» Exercise details
The lines to return are those from the one containing "table() back_frame() translate([0, wing_reach, axis_z])" down to the one containing "obj.parent = empty", inclusive; return them exactly and nothing else.

» Dataset section
....
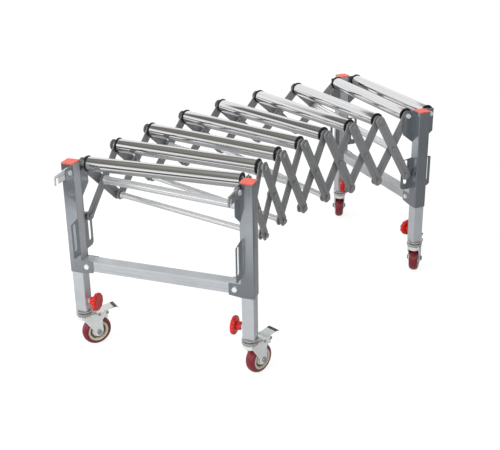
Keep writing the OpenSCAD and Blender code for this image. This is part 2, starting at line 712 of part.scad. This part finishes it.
table() color(leg_paint) front_frame() both_sides() leg_tube();  // front_leg_tubes
table() color(leg_paint) front_frame() both_sides() bracket();  // front_brackets
table() color(leg_paint) front_frame() crossbar();  // front_crossbar
table() color(cap_red) front_frame() both_sides() leg_cap();  // front_caps
table() front_fasteners();
table() color(leg_paint) back_frame() both_sides() leg_tube();  // back_leg_tubes
table() color(leg_paint) back_frame() both_sides() bracket();  // back_brackets
table() color(leg_paint) back_frame() crossbar();  // back_crossbar
table() color(cap_red) back_frame() both_sides() leg_cap();  // back_caps
table() back_fasteners();
table() hook(-1);  // hook_left
table() hook(1);  // hook_right
for (i = [1 : units]) {
    table() outer_bars(i - 1);
    table() inner_bars(i - 1);
}
table() {  // tie_tubes_1
    mid_tie(0);
    low_tie(1);
}
table() low_tie(2);  // tie_tube_2
table() mid_tie(2);  // tie_tube_3
table() low_tie(4);  // tie_tube_4
table() mid_tie(6);  // tie_tube_7
for (i = [0 : units])
    table() roller_line(i) roller();
table() back_frame() translate([0, wing_reach, axis_z]) roller();  // roller_9
corner = ["fl", "fr", "bl", "br"];
for (k = [0 : 3]) {
    table() at_leg(k) inner_leg();
    table() knob_at(k);
    table() at_caster(k) caster_fork();
    table() at_caster(k) caster_wheel();
    table() at_caster(k) brake_pedal();
}
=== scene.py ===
import json
import math

import bmesh
import bpy
from mathutils import Matrix, Vector


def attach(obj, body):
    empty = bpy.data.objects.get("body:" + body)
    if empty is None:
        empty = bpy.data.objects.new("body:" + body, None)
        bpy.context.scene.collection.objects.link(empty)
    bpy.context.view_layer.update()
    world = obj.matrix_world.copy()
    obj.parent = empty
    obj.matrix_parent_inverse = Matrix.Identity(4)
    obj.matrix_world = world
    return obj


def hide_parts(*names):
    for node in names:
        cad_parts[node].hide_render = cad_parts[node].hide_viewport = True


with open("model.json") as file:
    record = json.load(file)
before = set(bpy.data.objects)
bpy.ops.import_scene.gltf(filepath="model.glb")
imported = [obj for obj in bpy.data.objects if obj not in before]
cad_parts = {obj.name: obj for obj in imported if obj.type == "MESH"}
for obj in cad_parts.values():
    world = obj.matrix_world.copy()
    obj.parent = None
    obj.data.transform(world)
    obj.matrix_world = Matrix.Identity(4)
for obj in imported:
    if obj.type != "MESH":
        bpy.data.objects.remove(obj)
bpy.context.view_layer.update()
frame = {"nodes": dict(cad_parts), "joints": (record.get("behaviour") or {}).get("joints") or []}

scene = bpy.context.scene
NODES = frame["nodes"]
JOINTS = {j["name"]: j for j in frame["joints"]}
MM = 0.001
UP = Vector((0, 0, 1))

# Camera: azimuth, elevation and roll in degrees, place in metres, focal length and middle in
# pixels
PHOTO_W, PHOTO_H = 500, 450
CAM_AZ, CAM_EL, CAM_ROLL = 19.35, 20.83, -0.87
CAM_AT = (0.7152, -2.3101, 1.2795)
CAM_F, CAM_MID = 852.9, (250.0, 175.0)
SENSOR, CLIP_END = 36, 50


def make_camera():
    az, el, roll = (math.radians(a) for a in (CAM_AZ, CAM_EL, CAM_ROLL))
    back = Vector((math.sin(az) * math.cos(el), -math.cos(az) * math.cos(el), math.sin(el)))
    right = Vector((math.cos(az), math.sin(az), 0))
    up = back.cross(right)
    x = right * math.cos(roll) + up * math.sin(roll)
    y = up * math.cos(roll) - right * math.sin(roll)
    cam = bpy.data.objects.new("camera", bpy.data.cameras.new("camera"))
    scene.collection.objects.link(cam)
    cam.matrix_world = Matrix.Translation(CAM_AT) @ Matrix((x, y, back)).transposed().to_4x4()
    cam.data.sensor_width = SENSOR
    cam.data.lens = CAM_F * SENSOR / PHOTO_W
    cam.data.shift_x = (PHOTO_W / 2 - CAM_MID[0]) / PHOTO_W
    cam.data.shift_y = (CAM_MID[1] - PHOTO_H / 2) / PHOTO_W
    cam.data.clip_end = CLIP_END
    scene.camera = cam


make_camera()


# Materials
def srgb(*parts):
    """The linear colour of red, green and blue parts from 0 to 255."""
    return tuple(((c / 255 + 0.055) / 1.055) ** 2.4 if c > 10 else c / 3294 for c in parts) + (1,)


def shade(color, k):
    return tuple(min(1, v * k) for v in color[:3]) + (1,)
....
» Answer to the exercise
table() back_frame() translate([0, wing_reach, axis_z]) roller();  // roller_9
corner = ["fl", "fr", "bl", "br"];
for (k = [0 : 3]) {
    table() at_leg(k) inner_leg();
    table() knob_at(k);
    table() at_caster(k) caster_fork();
    table() at_caster(k) caster_wheel();
    table() at_caster(k) brake_pedal();
}
=== scene.py ===
import json
import math

import bmesh
import bpy
from mathutils import Matrix, Vector


def attach(obj, body):
    empty = bpy.data.objects.get("body:" + body)
    if empty is None:
        empty = bpy.data.objects.new("body:" + body, None)
        bpy.context.scene.collection.objects.link(empty)
    bpy.context.view_layer.update()
    world = obj.matrix_world.copy()
    obj.parent = empty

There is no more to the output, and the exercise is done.